We are not free, we have been fooled.
Herein is the great irony of LLMs: unless something fundamentally changes in society with licensing, copyright, and “the commons”, a truly open source LLM can never exist. Because Large Language Models require the entire content of the internet to function coherently, releasing petabytes and petabytes of raw, unfiltered internet content would almost automatically lead to some sort of copyright take-down action.
This in itself challenges the very concept of copyright: in the age of AI, does anyone have copyright over anything? Should we just continue to feed the ever growing AI basilisk? Who holds copyright on material generated by AI? Who really owns “the commons”? Do AI labs have the right to endlessly feed off the collective commons and public works, building bigger and bigger models that give them more and more power?
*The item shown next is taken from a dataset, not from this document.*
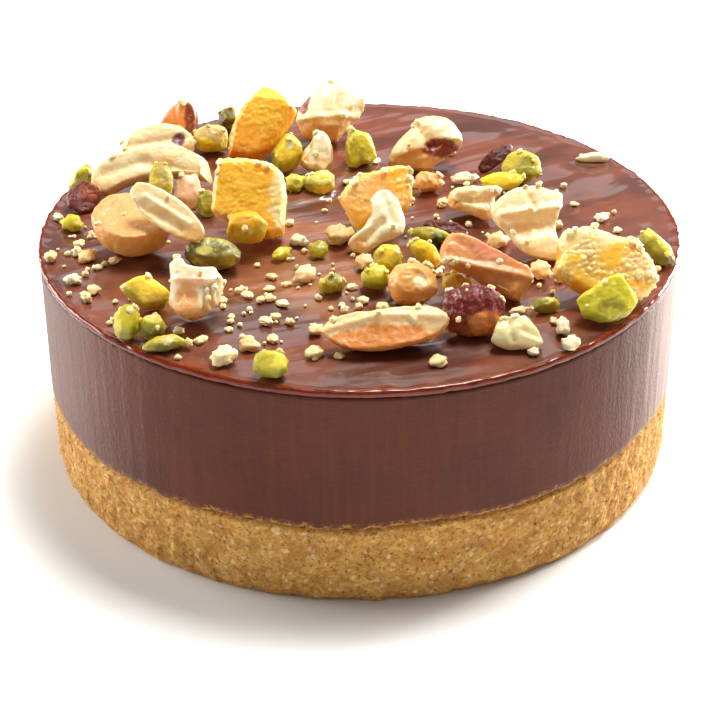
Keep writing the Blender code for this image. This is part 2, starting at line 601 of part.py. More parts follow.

In a world that seems to be rocketing towards a future deeply integrated with AI, we must ask ourselves the question of “who” we want to control the future of this technology. Today, it is no community, it is not the technologists, and it certainly isn’t the users. More and more, it seems the largest AI labs hold all the power and we are placated by the mirage of “open source” AI.
Open weights are not open source.
Latter in Free Software, Free Society, Stallman quotes Hillel the Elder:
If I am not for myself, who will be for me? If I am only for myself, what am I? If not now, when?
Through the lens of the early computing industry and being locked in to proprietary operating systems, taking Hillel’s advice, Stallman went on to create GNU. He fought to create a digital commons where knowledge could be freely shared. He enabled the entire technology industry and world economy to be free. He conceptualized the legal precedence that makes all free and open source software possible today.
And since the dawn of the open source movement, there has been an epic struggle between corporate greed, innovation, and freedom. A three-way tug of war, forever suspended in balance, never tipping too far to one side without a correction. But we find ourselves at a critical juncture in time, the scales of power are teetering too far, possibly never to be restored.
Proprietary AI technology is the perfect corporate weapon to the open source software movement. Impossible to truly make free, incredulous to run yourself, difficult to study, yet, with artifacts that are “good enough”, convince the wider technology world that it is indeed “open”.
We must ask ourselves similar, uncomfortable questions Stallman asked: in the age of AI, who is for me? Large, for-profit AI labs? Billionaire figureheads?
When will we be set free?
The age of AI is now. And if we are not free now, when?